Team testing hazardous-waste detection

  • Published
  • By Airman 1st Class Wes Auldridge
  • Air Force Flight Test Center Public Affairs
Three organizations here are testing and demonstrating what could be the future of buried hazardous-waste detection, ultimately improving the Air Force's compliance with Department of Defense and Environmental Protection Agency regulations.

Officials from the NASA Dryden Flight Research Center are working with Marine Heavy Helicopter Squadron 769 and the base’s environmental management directorate. They are developing a technology demonstration to detect hazardous-waste sites from the air, said Jeannette van den Bosch, NASA Airborne Science Facility sensor manager and demonstration coordinator.

This demonstration is unique because the team is using a Marine CH-53E helicopter fitted with equipment owned by a private commercial company. NASA officials are providing the science and sensor-integration expertise.

"Our main goal with this is to determine if the sensor can detect hazardous-waste sites around the base," van den Bosch said. One of Edward’s missions is to comply with DOD’s Environmental Restoration Program.

The demonstration has not been a cut-and-dry operation, said van den Bosch. It began in March 2001, when Stephen Watts, Edwards Environmental Restoration Program project manager, contacted her. He questioned the availability of NASA thermal sensors to detect unexploded ordnance, small areas of soil temperature differences and buried trenches, pits and canisters.

Although NASA has thermal sensors, van den Bosch said they lacked the ability to detect such small targets.

In August 2001, van den Bosch contacted Watts with the information that a commercial company, Oilton, had an infrared sensor and proprietary-software package that could possibly detect such targets.

Van den Bosch contacted helicopter squadron officials to investigate the feasibility of using Marine Corps aircraft for the demonstration and to determine the procedures involved with getting approval to fly.

In December, van den Bosch said Naval Air Systems Command officials granted airworthiness to the integration process, and in March, approval was granted by the commandant of the Marine Corps.

"We're just happy we can help Edwards Air Force Base," said Marine Maj.

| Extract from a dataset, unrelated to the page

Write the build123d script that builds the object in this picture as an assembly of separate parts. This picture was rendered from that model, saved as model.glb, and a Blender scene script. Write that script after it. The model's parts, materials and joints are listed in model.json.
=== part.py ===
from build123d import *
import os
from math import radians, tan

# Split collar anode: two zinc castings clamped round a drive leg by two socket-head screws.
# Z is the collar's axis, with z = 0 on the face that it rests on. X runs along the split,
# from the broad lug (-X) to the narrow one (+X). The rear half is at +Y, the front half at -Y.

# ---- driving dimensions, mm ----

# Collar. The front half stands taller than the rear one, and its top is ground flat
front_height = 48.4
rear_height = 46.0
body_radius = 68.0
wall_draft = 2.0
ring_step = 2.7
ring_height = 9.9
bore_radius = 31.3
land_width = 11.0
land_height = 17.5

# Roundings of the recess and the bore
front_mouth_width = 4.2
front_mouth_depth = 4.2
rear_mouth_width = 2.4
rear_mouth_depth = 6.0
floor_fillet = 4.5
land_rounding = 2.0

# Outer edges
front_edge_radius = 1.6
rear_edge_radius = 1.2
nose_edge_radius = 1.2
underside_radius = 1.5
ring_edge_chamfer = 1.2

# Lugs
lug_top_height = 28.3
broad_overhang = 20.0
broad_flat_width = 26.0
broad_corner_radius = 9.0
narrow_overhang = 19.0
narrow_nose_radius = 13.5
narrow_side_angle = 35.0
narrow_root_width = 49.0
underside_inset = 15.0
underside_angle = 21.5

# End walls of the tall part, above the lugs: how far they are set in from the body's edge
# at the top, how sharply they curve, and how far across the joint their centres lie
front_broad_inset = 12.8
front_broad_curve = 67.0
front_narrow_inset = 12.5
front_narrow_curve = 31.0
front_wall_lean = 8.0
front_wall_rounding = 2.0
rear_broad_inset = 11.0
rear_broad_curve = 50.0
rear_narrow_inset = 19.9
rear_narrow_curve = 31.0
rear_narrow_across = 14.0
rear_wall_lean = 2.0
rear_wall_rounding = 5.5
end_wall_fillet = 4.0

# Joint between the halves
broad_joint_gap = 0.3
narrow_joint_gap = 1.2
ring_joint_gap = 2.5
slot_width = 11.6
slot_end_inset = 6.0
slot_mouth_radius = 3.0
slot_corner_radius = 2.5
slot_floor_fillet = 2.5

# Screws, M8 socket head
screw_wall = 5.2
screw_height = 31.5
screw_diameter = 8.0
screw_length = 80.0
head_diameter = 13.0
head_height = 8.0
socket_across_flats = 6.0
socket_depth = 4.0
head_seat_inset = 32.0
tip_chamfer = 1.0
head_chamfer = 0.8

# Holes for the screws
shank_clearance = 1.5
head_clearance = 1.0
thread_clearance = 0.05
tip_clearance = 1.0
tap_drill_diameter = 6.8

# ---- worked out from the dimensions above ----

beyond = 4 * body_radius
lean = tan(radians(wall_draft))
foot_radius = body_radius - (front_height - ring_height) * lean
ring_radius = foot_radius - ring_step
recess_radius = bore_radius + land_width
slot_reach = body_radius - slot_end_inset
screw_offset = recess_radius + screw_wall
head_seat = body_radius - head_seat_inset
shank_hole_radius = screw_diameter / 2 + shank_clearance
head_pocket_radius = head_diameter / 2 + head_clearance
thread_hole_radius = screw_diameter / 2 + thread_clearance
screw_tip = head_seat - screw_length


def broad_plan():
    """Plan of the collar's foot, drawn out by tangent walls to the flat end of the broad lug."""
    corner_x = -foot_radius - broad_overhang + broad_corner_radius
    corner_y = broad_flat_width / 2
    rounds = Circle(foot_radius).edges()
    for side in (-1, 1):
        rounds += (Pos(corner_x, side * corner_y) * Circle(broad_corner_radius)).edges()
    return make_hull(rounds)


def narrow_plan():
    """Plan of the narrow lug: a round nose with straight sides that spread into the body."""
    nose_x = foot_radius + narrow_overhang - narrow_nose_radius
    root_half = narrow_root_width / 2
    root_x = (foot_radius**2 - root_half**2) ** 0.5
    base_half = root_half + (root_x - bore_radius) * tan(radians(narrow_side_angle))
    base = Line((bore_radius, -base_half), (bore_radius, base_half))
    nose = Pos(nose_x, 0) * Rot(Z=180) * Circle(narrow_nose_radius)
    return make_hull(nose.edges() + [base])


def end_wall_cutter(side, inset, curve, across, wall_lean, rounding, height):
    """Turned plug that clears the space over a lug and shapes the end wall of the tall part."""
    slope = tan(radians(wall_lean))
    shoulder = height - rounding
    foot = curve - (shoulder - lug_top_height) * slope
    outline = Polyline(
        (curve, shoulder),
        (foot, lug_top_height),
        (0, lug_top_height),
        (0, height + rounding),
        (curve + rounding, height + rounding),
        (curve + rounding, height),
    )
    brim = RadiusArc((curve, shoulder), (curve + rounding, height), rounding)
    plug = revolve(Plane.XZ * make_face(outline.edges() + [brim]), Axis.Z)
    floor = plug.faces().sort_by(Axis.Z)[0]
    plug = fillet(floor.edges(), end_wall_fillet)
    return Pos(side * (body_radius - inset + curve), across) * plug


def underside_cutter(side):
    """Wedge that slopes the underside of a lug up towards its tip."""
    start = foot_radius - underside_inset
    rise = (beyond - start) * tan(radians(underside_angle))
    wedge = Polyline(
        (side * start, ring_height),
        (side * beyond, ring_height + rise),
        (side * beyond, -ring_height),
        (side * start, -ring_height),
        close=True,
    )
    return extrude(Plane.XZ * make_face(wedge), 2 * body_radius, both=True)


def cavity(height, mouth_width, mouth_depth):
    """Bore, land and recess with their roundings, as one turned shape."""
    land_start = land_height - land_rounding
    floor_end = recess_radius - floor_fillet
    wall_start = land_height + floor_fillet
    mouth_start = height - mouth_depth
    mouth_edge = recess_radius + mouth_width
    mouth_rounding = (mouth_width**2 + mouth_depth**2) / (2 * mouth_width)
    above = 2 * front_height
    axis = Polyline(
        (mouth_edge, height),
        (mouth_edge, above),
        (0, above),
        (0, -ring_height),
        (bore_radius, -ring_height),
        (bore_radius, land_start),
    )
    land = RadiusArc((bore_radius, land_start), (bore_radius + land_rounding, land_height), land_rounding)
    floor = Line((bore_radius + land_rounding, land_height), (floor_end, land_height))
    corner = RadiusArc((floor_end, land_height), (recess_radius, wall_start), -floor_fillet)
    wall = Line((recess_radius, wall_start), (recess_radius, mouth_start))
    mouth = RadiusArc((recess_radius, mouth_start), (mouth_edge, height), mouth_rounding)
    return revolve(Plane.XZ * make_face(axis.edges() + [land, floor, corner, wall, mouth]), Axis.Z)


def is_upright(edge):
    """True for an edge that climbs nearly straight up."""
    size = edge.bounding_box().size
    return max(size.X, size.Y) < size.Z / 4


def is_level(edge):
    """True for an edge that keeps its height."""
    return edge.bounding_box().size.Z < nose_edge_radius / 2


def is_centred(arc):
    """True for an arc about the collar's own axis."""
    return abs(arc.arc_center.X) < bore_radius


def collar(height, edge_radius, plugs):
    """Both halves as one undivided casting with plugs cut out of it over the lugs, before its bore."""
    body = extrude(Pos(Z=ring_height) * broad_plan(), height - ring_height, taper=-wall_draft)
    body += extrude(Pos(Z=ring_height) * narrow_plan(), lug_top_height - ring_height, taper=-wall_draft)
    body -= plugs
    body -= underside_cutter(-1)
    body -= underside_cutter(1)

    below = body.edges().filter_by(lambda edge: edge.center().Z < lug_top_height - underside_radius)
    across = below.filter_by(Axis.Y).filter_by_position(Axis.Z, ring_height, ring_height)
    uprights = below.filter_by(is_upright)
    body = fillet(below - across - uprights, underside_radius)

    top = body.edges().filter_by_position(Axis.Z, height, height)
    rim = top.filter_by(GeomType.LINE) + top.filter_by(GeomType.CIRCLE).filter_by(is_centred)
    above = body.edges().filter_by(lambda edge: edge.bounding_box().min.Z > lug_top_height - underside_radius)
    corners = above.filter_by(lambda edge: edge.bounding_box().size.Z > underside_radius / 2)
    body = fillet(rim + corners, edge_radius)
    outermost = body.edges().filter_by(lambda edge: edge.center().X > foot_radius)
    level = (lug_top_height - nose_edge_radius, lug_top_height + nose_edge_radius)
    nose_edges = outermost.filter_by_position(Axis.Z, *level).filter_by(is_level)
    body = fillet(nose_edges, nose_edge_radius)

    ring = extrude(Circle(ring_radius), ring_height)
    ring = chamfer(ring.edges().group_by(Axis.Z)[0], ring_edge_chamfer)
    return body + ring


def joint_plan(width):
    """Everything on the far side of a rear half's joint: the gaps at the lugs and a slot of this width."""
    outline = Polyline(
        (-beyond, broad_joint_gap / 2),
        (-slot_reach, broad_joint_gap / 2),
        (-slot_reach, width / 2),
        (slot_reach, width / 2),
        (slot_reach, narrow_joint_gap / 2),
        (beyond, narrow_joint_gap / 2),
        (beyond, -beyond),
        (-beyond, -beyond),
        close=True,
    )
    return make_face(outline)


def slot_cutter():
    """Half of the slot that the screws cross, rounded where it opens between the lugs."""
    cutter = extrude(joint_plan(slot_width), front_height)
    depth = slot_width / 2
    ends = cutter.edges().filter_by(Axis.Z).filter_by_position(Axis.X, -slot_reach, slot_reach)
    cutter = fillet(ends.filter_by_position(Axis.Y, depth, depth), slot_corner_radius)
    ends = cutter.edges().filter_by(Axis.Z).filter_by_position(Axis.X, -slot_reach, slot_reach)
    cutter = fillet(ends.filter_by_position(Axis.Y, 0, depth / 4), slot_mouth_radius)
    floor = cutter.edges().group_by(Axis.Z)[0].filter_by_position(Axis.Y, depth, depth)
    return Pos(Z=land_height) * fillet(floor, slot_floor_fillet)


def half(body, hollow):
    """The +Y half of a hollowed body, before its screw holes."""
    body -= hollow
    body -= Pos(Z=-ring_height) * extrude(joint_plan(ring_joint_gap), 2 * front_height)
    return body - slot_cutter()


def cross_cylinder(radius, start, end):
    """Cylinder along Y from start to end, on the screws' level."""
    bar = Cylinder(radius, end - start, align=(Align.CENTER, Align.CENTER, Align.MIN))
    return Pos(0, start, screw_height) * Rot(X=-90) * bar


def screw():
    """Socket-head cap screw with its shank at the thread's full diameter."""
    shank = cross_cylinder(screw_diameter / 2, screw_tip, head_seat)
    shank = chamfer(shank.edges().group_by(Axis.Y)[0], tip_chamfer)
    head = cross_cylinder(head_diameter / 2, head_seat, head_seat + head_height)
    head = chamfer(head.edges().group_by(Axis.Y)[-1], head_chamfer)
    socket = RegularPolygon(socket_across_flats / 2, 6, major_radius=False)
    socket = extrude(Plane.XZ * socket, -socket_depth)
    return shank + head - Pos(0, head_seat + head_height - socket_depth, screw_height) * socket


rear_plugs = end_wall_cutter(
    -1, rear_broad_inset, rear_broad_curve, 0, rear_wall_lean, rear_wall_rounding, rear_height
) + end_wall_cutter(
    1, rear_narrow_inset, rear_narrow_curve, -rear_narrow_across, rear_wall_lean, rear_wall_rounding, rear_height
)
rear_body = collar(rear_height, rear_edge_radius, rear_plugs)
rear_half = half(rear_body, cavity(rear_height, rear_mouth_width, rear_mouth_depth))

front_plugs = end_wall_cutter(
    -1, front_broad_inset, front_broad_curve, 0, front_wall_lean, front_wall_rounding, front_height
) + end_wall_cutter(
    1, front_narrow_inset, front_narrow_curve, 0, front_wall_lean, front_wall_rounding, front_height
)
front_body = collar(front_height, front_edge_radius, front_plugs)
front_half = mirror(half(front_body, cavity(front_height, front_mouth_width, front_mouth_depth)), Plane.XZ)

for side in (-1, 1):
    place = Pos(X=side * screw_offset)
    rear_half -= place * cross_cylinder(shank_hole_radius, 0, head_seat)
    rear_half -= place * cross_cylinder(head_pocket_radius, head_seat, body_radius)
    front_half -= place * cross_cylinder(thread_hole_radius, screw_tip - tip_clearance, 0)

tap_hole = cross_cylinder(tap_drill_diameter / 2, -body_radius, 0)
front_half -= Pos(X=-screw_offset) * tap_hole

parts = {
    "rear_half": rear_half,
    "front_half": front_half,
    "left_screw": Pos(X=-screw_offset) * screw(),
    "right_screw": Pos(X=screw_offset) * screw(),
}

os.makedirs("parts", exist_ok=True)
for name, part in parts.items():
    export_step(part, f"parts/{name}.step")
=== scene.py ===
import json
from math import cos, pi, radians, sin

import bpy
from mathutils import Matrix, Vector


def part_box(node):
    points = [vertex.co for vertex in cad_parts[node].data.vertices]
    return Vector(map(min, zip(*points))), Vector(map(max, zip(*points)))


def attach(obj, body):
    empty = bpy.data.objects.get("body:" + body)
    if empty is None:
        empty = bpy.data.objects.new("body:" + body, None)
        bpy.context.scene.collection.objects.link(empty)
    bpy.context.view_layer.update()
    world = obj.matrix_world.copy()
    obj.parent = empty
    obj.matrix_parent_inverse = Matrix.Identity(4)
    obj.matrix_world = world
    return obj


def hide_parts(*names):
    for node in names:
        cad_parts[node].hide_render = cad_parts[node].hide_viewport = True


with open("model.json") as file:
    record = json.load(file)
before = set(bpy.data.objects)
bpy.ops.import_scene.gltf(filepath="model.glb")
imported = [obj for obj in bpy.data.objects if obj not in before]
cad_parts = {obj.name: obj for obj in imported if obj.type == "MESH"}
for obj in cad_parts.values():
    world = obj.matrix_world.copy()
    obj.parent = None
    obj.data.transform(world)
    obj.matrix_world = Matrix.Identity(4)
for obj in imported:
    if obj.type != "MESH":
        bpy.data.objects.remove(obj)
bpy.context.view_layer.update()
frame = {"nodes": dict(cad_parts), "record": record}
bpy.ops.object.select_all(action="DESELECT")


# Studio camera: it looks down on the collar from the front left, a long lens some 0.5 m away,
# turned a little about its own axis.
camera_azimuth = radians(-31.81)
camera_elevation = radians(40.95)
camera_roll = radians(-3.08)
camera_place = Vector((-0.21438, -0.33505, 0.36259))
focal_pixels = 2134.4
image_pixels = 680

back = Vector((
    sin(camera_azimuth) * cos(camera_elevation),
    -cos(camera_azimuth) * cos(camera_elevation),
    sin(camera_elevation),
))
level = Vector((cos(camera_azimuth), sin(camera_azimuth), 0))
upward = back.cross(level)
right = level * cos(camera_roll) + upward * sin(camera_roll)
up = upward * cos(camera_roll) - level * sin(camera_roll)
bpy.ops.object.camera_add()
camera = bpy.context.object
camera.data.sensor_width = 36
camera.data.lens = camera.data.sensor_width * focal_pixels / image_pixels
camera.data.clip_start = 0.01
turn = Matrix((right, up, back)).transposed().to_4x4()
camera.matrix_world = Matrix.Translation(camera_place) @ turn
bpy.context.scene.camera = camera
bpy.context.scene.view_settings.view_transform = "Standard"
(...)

Rick Ostermeyer, CH-53E project pilot. "We all live and work here; we're just doing our part to make it safer."

Van den Bosch said she was excited to receive the approval.

"Although it seemed like it took a long time to receive airworthiness approval, the Marine Corps told me this process could have taken as long as four years," she said.

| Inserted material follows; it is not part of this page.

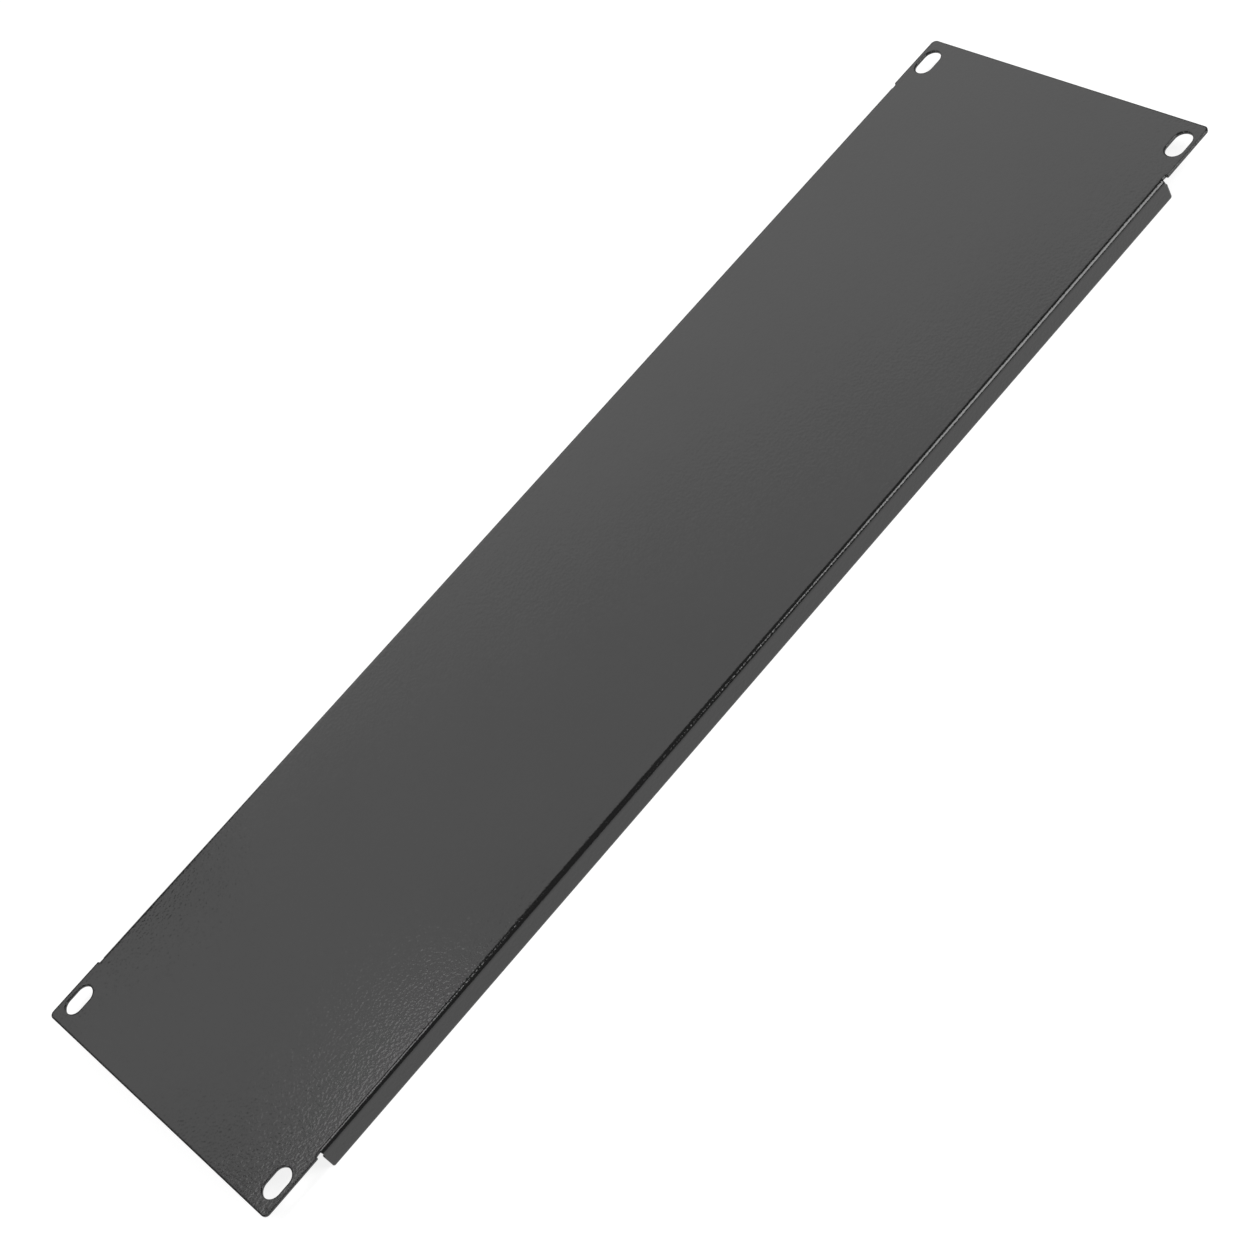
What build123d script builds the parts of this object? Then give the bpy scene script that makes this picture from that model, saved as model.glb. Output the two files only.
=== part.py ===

After almost three years of planning and filing paperwork, the demonstration sorties were flown last week. Van den Bosch said the flights included a daytime sortie to validate the Oilton instrument global positioning system. Two sorties after sunset maximized the temperature difference of the targets for detection purposes.

"This demo is an example of how (an) alliance can work between Edwards and NASA," said van den Bosch.

"The most important part of this whole demonstration was that all of us collaborated on a specific mission with the possible outcome of making Edwards a safer place to work and live," she said.